Agosto 1925. Il sole sorge pigro su Milano, eppure un pallone rotola già all’alba. Sugli spalti: nessuno. Solo silenzio, autorità in bombetta, qualche gendarme e i due undici più odiati d’Italia: Bologna e Genoa. Alle sette in punto inizia la quinta finale. Quella buona. Quella senza tifosi, senza cori, senza sangue, almeno così sperano. Perché le precedenti non sono state solo partite: sono state battaglie.

Le cronache ufficiali parlano di cinque match, di due squadre a pari livello, di equilibrio sportivo. Ma la verità – quella che si racconta nei bar genovesi o nei portici bolognesi – è molto diversa.

Tutto comincia a maggio. Genoa, squadra dei titoli nobiliari, dei portuali rossi, dei marinai e dei ragazzi che sognano l’Inghilterra. Bologna, squadra di fabbri e figli di contadini, ma con un amico in alto: Leandro Arpinati, podestà, fascista della prima ora, amico del Duce, vero e proprio manovratore nel calcio.

Nelle prime due sfide, ognuno vince in casa dell’altro. Ma è al terzo atto, a Milano, che la tensione esplode. Al fischio finale, il campo è invaso. Urla, pugni, bastoni. Si dice che un arbitro venga minacciato con una pistola, che i fascisti bolognesi scendano dal treno con spranghe già sporche di sangue. Si dice, ma nessuno scrive.

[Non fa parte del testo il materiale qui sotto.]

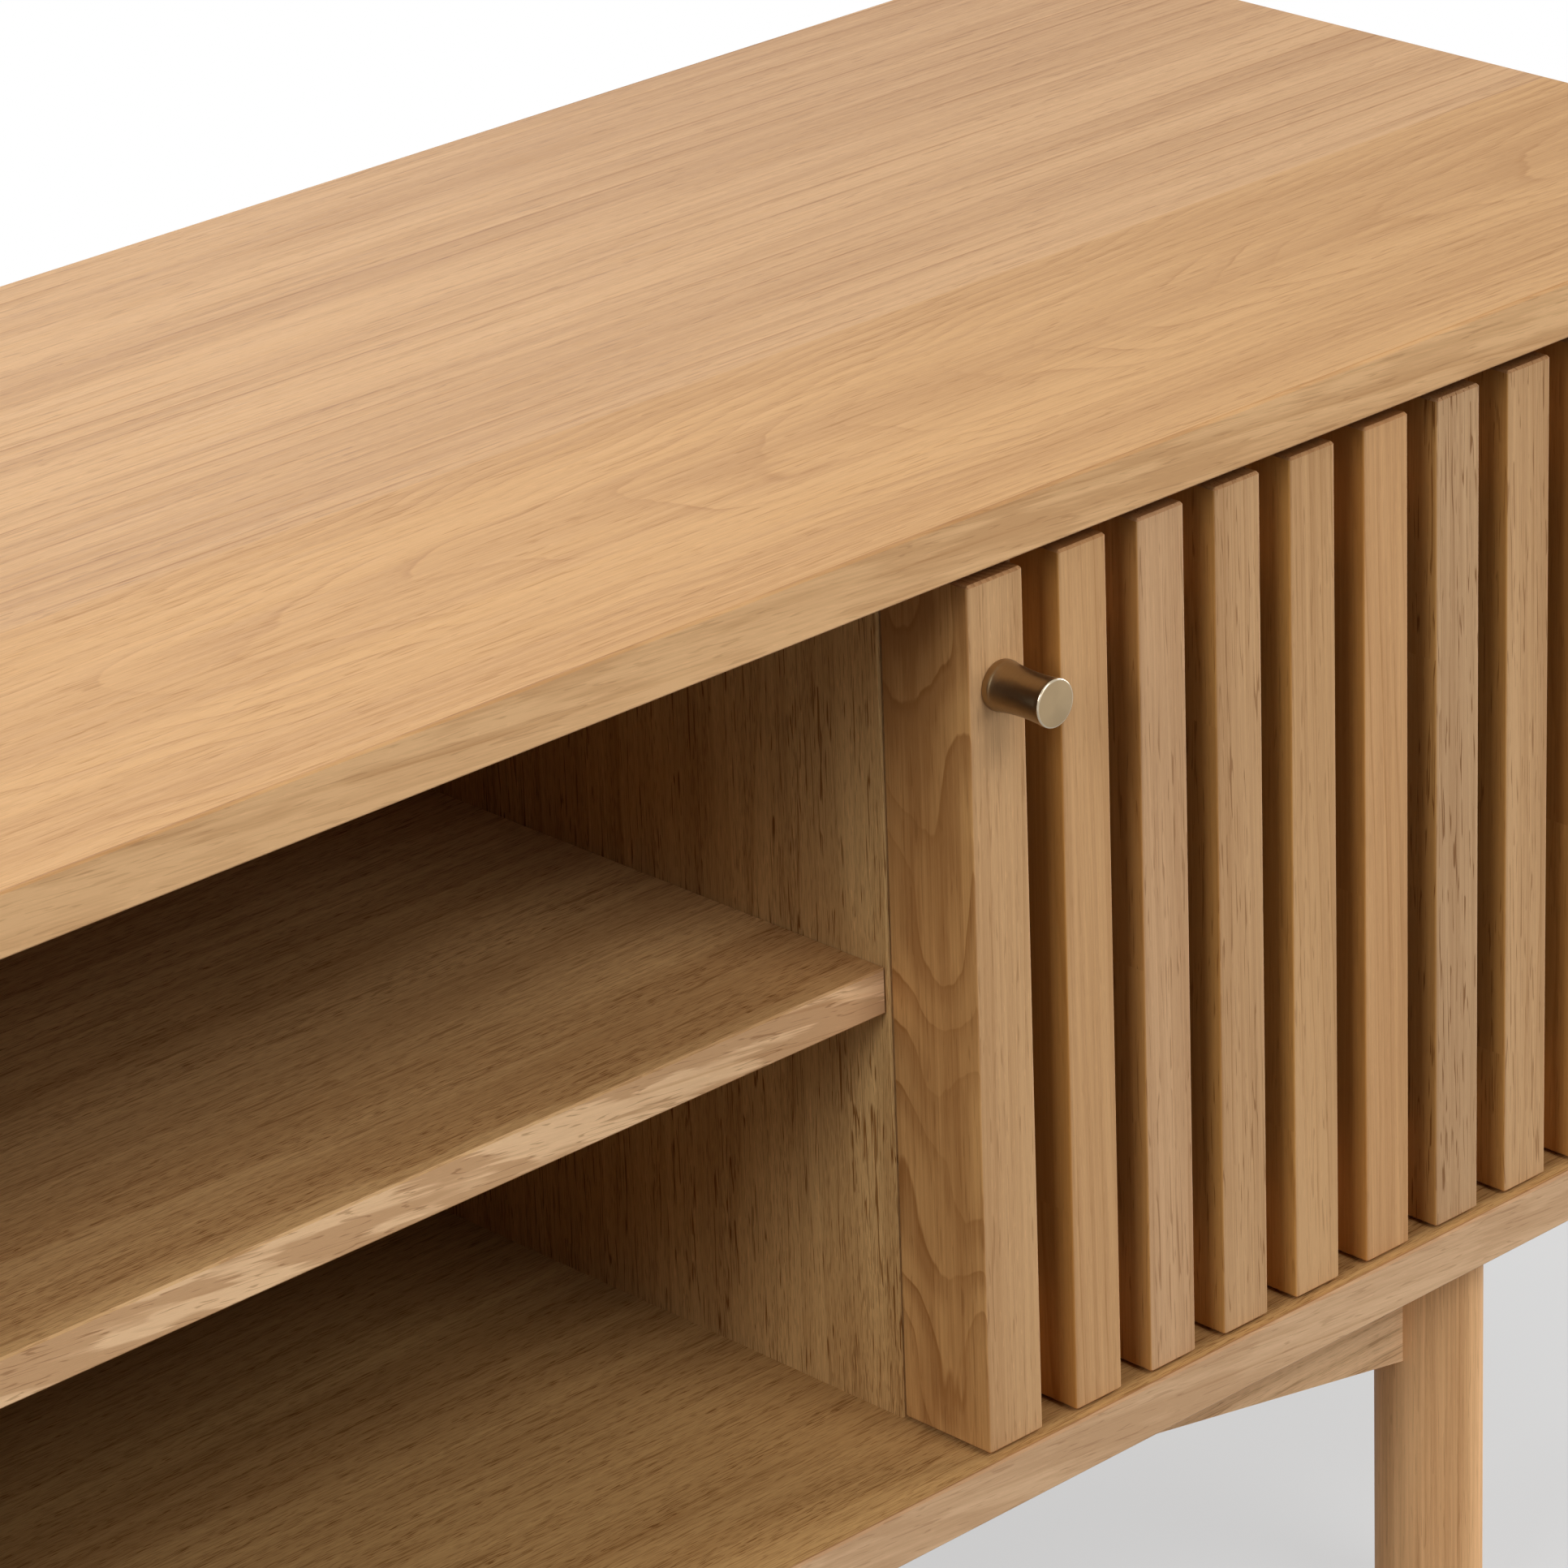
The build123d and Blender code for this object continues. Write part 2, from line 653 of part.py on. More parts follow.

La FIGC annulla il match. Si rigioca. Torino, luglio. Ancora caos. Stavolta la violenza sale di grado: alla stazione Porta Nuova si spara. Due tifosi del Genoa vengono feriti. Pistole vere, non metafore. Lo scudetto non è più un trofeo: è un’ossessione.
Il Genoa, nove scudetti, un’onorabilità da difendere, non ci sta. Ma qualcosa si muove sottotraccia. Arpinati manovra, telefona, impone. La stampa tace, o minimizza. Chi alza la voce viene silenziato. Il fascismo ha bisogno di ordine. E un Genoa vincente, troppo “rosso”, non aiuta.

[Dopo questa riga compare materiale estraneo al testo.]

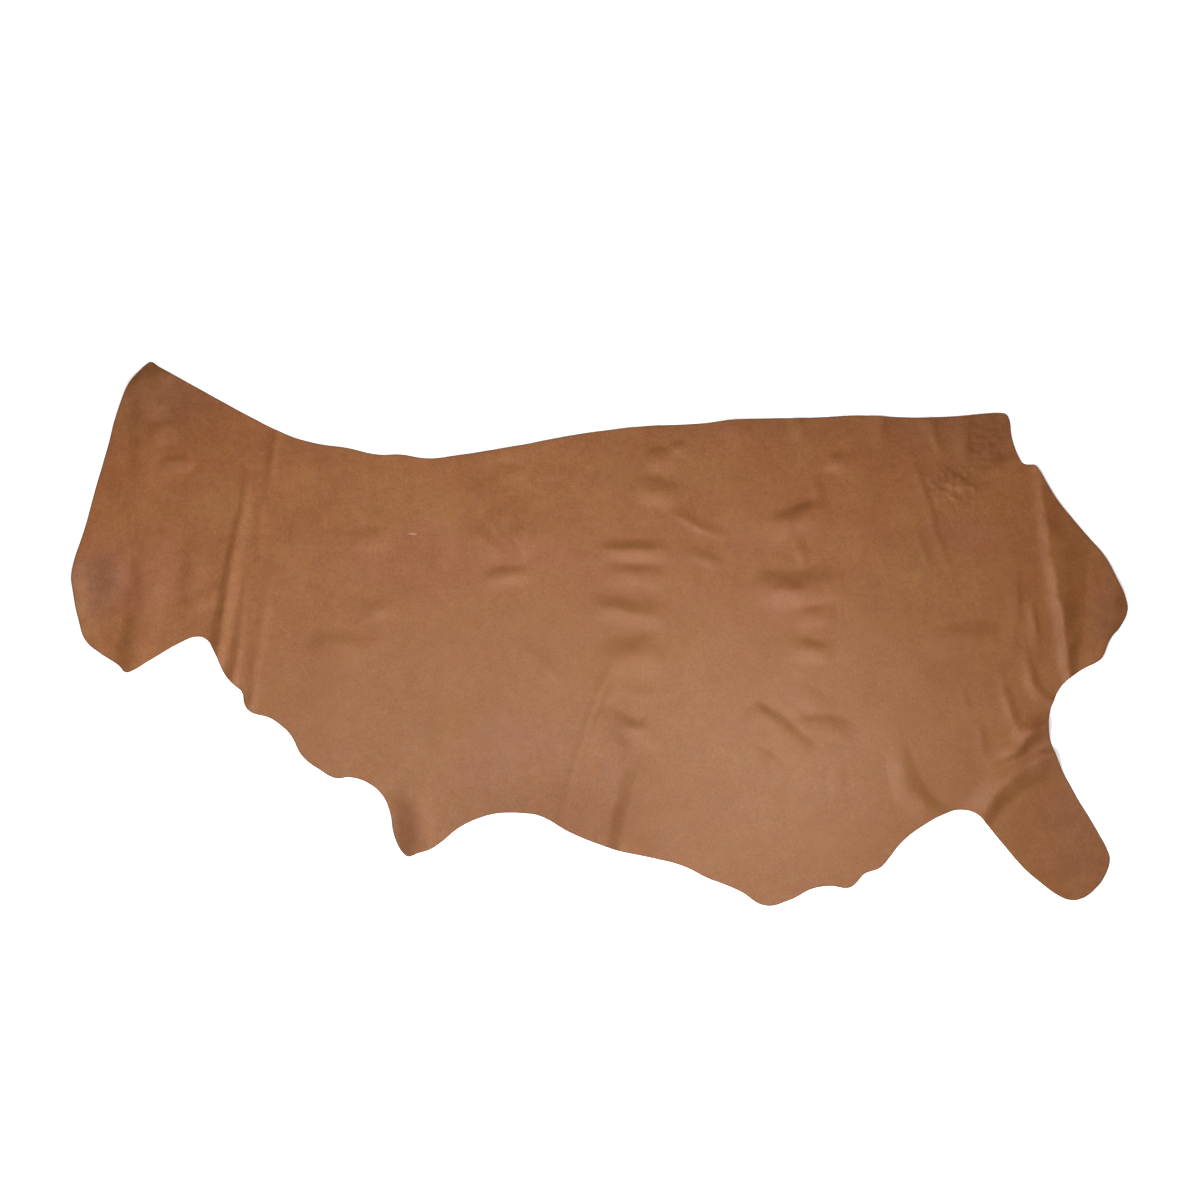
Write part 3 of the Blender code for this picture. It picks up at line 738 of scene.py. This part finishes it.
mesh.materials.append(fibrous(
    "raw_suede", NAP, FLESH_DEEP, FLESH_PALE, roughness=0.95, specular=0.15, strength=0.6, depth=0.6 * MM,
))
mesh.materials.append(fibrous(
    "cut_fibre", STRANDS, EDGE_BROWN, EDGE_PALE, roughness=0.9, specular=0.5, strength=0.5, depth=0.4 * MM,
))

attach(leather, "root")
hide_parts("leather_side")


# The table.
# A plain matt white top. It glows a little, so that it reads as bare paper under the lamps.
# The leather lies loose on it, flesh side down.

TABLE_SIZE = 14
TABLE_DROP = 0.3 * MM
TABLE_WHITE = 0.9
TABLE_GLOW = 0.6
TABLE_ROUGHNESS = 0.9
TABLE_SPECULAR = 0.1

bpy.ops.mesh.primitive_plane_add(size=TABLE_SIZE, location=(0, 0, -TABLE_DROP))
table = bpy.context.object
table.name = "table_top"
paper, tree, shader = new_finish("matt_white")
shader.inputs["Base Color"].default_value = (TABLE_WHITE, TABLE_WHITE, TABLE_WHITE, 1)
shader.inputs["Roughness"].default_value = TABLE_ROUGHNESS
shader.inputs["Specular IOR Level"].default_value = TABLE_SPECULAR
shader.inputs["Emission Color"].default_value = (1, 1, 1, 1)
shader.inputs["Emission Strength"].default_value = TABLE_GLOW
table.data.materials.append(paper)


# The studio.
# A small lamp hangs low over the belly, a broad one high in front, and the room gives an even fill.
# Both lamps keep their strength with distance, as a row of lamps would.

FILL = 0.15
LAMPS = {
    "high_lamp": {"place": (-0.30, -0.70, 1.8), "radius": 0.35, "watts": 30},
    "low_lamp": {"place": (0.42, -0.28, 0.47), "radius": 0.12, "watts": 34},
}

room = bpy.data.worlds.new("room")
room.use_nodes = True
background = room.node_tree.nodes["Background"]
background.inputs["Color"].default_value = (1, 1, 1, 1)
background.inputs["Strength"].default_value = FILL
bpy.context.scene.world = room

for name, lamp in LAMPS.items():
    light = bpy.data.lights.new(name, "POINT")
    light.energy = lamp["watts"]
    light.shadow_soft_size = lamp["radius"]
    light.use_nodes = True
    tree = light.node_tree
    even = add_node(tree, "ShaderNodeLightFalloff", {"Strength": 1.0})
    tree.links.new(even.outputs["Constant"], tree.nodes["Emission"].inputs["Strength"])
    stand = bpy.data.objects.new(name, light)
    stand.location = lamp["place"]
    bpy.context.scene.collection.objects.link(stand)


# The camera.
# It looks straight down with a long lens, and takes in 2.4 metres of the table.

VIEW_MIDDLE = (0.001, 0.068)
VIEW_WIDTH = 2.4
CAMERA_HEIGHT = 6.0
SENSOR_MM = 36
FARTHEST_VIEW = 50

camera_data = bpy.data.cameras.new("camera")
camera_data.sensor_width = SENSOR_MM
camera_data.lens = SENSOR_MM * CAMERA_HEIGHT / VIEW_WIDTH
camera_data.clip_end = FARTHEST_VIEW
camera = bpy.data.objects.new("camera", camera_data)
camera.location = (*VIEW_MIDDLE, CAMERA_HEIGHT)
bpy.context.scene.collection.objects.link(camera)
bpy.context.scene.camera = camera
bpy.context.scene.view_settings.view_transform = "Standard"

Giovanni Mauro, arbitro del primo spareggio (a sinistra) e Hermann Felsner, allenatore del Bologna
Così si arriva al quinto match. A porte chiuse. A Vigentino, alla periferia sud di Milano, un campo polveroso ospita la finale più triste della storia del calcio italiano. Il Bologna vince 2-0. Nessuno festeggia, tranne i dirigenti. Il pubblico è assente. Il Genoa, umiliato, non si presenterà nemmeno alla premiazione.

Quel titolo, il primo della storia felsinea, ancora oggi brucia a Genova. È uno scudetto senza pubblico, senza bandiere, senza abbracci. Ma con pistole fumanti e fascisti in tribuna. Uno scudetto che non si dimentica.
Uno scudetto che, forse, non fu mai vinto sul campo.